◆ Recorded information
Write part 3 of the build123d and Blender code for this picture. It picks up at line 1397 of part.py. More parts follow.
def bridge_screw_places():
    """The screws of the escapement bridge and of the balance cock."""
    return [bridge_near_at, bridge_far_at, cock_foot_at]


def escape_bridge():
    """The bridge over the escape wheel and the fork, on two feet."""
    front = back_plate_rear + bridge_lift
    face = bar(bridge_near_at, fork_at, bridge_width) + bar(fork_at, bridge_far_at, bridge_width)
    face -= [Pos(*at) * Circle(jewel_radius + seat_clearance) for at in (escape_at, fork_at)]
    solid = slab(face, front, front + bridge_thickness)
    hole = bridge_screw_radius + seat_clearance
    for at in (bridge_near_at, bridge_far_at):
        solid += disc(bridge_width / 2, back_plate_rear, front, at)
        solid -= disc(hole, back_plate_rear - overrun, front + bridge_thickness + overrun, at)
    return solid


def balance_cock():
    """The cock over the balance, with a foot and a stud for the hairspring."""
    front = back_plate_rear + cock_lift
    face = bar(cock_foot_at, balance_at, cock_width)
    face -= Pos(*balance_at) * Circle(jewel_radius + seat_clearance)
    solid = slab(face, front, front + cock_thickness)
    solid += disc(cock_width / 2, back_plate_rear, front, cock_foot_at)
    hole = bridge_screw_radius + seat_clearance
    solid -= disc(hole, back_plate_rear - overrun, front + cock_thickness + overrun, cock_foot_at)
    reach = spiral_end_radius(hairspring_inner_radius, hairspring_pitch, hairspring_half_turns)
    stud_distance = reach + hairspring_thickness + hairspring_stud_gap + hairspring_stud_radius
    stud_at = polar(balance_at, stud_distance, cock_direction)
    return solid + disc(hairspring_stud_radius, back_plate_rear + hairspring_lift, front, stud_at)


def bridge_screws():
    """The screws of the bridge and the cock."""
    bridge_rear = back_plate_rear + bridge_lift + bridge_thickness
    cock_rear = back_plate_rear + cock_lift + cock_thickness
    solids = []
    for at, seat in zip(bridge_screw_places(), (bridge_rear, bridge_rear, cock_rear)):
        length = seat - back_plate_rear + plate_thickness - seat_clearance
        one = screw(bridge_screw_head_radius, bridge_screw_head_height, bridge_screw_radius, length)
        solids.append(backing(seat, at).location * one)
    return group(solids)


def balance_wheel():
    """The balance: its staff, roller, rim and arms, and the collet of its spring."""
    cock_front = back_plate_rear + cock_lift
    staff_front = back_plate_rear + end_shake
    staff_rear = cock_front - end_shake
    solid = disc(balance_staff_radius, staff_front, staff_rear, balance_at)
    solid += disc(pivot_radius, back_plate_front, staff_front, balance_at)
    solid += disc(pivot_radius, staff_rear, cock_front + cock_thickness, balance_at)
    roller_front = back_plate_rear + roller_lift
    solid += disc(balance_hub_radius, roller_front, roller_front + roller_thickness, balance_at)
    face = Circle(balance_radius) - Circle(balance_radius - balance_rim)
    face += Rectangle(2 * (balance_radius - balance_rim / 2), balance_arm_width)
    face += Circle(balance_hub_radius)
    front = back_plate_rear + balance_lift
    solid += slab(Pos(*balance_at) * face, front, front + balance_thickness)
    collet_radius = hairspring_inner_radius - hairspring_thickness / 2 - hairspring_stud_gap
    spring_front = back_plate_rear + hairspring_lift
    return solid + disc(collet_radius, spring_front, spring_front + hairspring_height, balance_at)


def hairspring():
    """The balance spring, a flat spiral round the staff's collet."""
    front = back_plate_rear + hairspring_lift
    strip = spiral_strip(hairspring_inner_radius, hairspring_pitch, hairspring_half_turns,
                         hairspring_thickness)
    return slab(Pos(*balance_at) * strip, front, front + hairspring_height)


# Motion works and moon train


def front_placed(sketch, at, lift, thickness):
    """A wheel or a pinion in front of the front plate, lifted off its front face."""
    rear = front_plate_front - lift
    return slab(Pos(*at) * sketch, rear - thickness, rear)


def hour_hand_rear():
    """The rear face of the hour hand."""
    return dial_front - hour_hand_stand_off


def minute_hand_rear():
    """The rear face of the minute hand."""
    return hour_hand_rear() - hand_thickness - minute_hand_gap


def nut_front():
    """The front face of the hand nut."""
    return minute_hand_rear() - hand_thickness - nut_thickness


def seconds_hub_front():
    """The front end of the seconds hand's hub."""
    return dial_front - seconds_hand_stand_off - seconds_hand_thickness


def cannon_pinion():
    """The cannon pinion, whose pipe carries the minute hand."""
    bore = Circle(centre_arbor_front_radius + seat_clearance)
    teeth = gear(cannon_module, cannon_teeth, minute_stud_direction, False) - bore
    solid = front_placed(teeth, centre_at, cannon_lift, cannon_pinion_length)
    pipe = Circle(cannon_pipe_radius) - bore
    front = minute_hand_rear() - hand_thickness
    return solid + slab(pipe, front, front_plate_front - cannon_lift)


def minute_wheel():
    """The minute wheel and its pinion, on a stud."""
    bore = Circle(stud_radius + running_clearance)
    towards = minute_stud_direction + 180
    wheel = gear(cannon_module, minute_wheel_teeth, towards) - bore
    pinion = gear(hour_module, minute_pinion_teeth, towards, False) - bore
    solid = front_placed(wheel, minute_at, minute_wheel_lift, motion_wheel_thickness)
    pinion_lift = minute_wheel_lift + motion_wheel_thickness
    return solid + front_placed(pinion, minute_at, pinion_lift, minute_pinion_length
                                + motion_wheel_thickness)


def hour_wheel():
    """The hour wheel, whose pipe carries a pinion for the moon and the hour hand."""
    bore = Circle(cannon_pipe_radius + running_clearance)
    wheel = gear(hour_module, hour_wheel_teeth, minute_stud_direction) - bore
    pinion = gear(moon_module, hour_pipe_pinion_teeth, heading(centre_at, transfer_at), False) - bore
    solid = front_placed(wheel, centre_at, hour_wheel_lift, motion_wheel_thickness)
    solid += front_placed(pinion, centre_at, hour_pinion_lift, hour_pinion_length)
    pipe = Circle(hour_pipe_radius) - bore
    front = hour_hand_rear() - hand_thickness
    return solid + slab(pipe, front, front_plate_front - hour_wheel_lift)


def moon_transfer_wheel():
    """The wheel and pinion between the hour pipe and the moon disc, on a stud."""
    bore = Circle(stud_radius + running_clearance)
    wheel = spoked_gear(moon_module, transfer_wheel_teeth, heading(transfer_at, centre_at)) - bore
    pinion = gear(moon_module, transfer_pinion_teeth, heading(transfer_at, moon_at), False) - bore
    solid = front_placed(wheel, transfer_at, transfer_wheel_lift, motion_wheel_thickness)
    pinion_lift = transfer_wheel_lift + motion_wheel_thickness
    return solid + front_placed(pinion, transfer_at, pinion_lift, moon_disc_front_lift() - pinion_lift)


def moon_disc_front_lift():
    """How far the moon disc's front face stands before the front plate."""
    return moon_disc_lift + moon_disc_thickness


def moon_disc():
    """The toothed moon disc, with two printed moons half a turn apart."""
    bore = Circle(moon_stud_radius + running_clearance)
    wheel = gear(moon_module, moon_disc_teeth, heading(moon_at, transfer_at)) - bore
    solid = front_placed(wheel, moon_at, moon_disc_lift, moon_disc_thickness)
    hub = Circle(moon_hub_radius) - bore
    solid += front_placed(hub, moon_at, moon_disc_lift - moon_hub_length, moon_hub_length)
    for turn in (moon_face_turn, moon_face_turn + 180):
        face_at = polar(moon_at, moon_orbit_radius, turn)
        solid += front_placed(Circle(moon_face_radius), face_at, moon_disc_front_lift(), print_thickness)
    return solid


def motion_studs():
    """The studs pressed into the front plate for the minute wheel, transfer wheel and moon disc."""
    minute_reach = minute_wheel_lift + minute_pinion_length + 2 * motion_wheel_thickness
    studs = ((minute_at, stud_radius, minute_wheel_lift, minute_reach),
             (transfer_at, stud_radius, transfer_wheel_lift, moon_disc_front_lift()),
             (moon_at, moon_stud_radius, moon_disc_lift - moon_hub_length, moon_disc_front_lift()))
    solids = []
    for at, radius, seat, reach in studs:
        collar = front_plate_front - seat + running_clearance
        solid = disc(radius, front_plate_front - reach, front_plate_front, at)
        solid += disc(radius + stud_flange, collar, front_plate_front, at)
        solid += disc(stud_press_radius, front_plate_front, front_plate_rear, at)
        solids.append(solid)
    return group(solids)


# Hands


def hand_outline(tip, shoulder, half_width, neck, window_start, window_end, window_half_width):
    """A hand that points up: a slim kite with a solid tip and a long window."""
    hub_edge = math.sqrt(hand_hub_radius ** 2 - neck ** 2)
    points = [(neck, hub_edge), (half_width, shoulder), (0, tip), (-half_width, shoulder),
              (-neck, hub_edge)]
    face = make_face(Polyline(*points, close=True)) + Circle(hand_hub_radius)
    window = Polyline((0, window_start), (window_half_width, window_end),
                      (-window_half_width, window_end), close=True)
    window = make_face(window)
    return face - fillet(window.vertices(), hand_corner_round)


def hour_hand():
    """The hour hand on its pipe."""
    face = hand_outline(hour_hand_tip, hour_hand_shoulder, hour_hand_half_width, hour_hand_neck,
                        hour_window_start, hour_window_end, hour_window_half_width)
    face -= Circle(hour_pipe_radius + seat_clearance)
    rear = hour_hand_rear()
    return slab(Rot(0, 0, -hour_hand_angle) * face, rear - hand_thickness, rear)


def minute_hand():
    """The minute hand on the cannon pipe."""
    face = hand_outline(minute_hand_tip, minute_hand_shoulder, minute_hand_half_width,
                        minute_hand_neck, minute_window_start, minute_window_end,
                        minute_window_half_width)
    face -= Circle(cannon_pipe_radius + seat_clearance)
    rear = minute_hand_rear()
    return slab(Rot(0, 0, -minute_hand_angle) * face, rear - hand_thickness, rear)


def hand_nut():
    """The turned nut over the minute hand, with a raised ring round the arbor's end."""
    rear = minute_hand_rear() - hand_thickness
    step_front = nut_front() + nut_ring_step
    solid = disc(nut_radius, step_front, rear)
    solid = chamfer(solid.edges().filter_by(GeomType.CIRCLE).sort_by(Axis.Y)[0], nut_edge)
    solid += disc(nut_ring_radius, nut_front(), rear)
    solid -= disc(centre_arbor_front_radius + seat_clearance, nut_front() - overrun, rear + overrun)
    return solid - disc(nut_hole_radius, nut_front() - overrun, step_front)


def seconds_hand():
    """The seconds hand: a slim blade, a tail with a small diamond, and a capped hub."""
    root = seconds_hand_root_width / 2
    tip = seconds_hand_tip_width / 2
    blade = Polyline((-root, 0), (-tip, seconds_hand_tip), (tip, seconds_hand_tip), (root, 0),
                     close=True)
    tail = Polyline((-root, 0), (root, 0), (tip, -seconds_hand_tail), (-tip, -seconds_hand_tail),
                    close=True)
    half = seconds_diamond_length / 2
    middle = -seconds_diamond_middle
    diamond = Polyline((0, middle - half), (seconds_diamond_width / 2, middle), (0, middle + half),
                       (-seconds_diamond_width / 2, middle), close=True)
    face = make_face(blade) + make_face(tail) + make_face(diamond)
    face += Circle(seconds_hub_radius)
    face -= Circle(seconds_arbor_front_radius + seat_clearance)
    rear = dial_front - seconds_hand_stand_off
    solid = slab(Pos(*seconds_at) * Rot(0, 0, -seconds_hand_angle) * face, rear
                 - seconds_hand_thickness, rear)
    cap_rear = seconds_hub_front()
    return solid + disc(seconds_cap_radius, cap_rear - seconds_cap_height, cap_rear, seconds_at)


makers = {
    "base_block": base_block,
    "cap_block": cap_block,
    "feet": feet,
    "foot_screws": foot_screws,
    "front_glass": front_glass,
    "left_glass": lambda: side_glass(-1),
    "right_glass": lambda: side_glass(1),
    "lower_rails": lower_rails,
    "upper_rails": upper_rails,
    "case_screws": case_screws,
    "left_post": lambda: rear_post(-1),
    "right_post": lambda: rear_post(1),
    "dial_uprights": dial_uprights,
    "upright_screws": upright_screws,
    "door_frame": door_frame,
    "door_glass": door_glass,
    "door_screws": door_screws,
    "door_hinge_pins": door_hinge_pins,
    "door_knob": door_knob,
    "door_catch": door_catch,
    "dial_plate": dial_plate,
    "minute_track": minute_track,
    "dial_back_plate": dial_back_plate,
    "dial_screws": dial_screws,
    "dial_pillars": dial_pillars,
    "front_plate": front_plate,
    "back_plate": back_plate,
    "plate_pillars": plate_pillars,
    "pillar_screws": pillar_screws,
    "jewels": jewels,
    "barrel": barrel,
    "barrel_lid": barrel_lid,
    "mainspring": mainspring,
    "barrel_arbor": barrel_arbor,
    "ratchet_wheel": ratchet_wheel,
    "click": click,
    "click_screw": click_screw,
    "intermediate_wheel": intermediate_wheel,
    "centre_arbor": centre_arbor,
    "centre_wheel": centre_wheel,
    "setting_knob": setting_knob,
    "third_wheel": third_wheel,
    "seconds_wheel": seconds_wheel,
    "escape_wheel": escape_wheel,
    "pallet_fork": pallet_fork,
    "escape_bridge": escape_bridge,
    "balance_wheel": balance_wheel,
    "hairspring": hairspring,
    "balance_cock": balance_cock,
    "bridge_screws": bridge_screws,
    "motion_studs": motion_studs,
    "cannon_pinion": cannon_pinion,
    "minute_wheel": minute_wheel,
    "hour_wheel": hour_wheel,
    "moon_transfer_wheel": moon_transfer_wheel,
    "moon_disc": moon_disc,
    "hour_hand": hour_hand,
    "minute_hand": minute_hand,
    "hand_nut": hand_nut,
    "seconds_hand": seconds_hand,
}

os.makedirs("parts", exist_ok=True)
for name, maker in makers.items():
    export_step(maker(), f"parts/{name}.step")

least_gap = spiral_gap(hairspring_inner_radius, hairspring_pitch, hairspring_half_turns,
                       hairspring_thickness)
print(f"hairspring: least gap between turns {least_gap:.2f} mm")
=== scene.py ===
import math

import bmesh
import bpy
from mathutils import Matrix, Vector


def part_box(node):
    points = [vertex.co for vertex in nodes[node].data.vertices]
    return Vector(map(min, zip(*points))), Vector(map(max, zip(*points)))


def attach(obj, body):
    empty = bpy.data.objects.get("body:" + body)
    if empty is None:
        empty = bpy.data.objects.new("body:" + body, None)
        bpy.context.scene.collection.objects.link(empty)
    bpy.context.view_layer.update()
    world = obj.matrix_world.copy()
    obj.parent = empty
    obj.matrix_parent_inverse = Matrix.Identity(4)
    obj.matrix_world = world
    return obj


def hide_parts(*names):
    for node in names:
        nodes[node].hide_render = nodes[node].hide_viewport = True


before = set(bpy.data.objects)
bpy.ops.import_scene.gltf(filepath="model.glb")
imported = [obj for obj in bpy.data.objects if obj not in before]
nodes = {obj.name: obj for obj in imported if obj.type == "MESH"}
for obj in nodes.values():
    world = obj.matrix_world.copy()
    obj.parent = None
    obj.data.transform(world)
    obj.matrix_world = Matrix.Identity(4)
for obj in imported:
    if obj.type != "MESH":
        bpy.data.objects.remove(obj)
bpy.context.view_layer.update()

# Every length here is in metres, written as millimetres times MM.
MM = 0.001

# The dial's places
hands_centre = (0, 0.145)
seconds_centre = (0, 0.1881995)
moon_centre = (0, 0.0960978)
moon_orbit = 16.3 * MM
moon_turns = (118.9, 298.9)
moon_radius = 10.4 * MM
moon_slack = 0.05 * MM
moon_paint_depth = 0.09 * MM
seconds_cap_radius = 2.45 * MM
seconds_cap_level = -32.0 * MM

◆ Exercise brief
Retype, exactly and only, the lines running from the one with "for name, maker" through the final line of the listing above.

◆ Answer to the problem
for name, maker in makers.items():
    export_step(maker(), f"parts/{name}.step")

least_gap = spiral_gap(hairspring_inner_radius, hairspring_pitch, hairspring_half_turns,
                       hairspring_thickness)
print(f"hairspring: least gap between turns {least_gap:.2f} mm")
=== scene.py ===
import math

import bmesh
import bpy
from mathutils import Matrix, Vector


def part_box(node):
    points = [vertex.co for vertex in nodes[node].data.vertices]
    return Vector(map(min, zip(*points))), Vector(map(max, zip(*points)))


def attach(obj, body):
    empty = bpy.data.objects.get("body:" + body)
    if empty is None:
        empty = bpy.data.objects.new("body:" + body, None)
        bpy.context.scene.collection.objects.link(empty)
    bpy.context.view_layer.update()
    world = obj.matrix_world.copy()
    obj.parent = empty
    obj.matrix_parent_inverse = Matrix.Identity(4)
    obj.matrix_world = world
    return obj


def hide_parts(*names):
    for node in names:
        nodes[node].hide_render = nodes[node].hide_viewport = True


before = set(bpy.data.objects)
bpy.ops.import_scene.gltf(filepath="model.glb")
imported = [obj for obj in bpy.data.objects if obj not in before]
nodes = {obj.name: obj for obj in imported if obj.type == "MESH"}
for obj in nodes.values():
    world = obj.matrix_world.copy()
    obj.parent = None
    obj.data.transform(world)
    obj.matrix_world = Matrix.Identity(4)
for obj in imported:
    if obj.type != "MESH":
        bpy.data.objects.remove(obj)
bpy.context.view_layer.update()

# Every length here is in metres, written as millimetres times MM.
MM = 0.001

# The dial's places
hands_centre = (0, 0.145)
seconds_centre = (0, 0.1881995)
moon_centre = (0, 0.0960978)
moon_orbit = 16.3 * MM
moon_turns = (118.9, 298.9)
moon_radius = 10.4 * MM
moon_slack = 0.05 * MM
moon_paint_depth = 0.09 * MM
seconds_cap_radius = 2.45 * MM
seconds_cap_level = -32.0 * MM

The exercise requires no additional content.